Il a réussi à fuir les massacres perpétrés par les Versaillais, mais il est arrêté quelques temps plus tard pour être fusillé le 28 novembre 1871. Il y a 149 ans et 6 mois. 

Certes, Pierre Bourgeois est moins connu que Pasteur, moins connu que le général Malet (dolois auteur d'un coup d'Etat manqué contre Napoléon Ier), mais pour les 150 ans de sa mort, en cette année de commémoration de la Commune de Paris, peut-on envisager que la décision soit prise comme l'a suggéré le Baron Vingtras, l'auteur de la série d'articles sur la Commune dans Libres Commères, de donner le nom de Pierre Bourgeois, personnalité locale, à une rue de sa ville natale ? Ce serait toujours mieux que des noms de personnalités qui n'ont jamais mis les pieds à Dole, et après sollicitation, je peux dire que l'idée sera soutenu par plusieurs membres du conseil municipal. 
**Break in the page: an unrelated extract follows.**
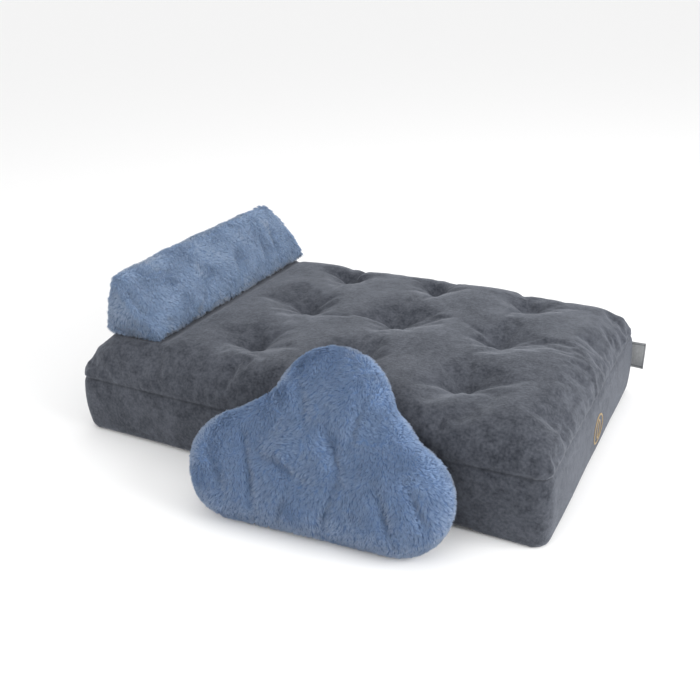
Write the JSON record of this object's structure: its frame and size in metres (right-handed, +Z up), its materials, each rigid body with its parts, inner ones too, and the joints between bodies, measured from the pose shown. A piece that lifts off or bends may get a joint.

Et j'ai à mon tour une proposition à faire : dans le cas où le rejet idéologique conduirait à ce qu'une  majorité d'élus se montre défavorable à cette idée, une rue ou tout autre lieu soit quand même (re)baptisé du nom de Pierre Bourgeois le 28 novembre 2021 par les dolois qui veulent honorer sa mémoire et commémorer l'Histoire.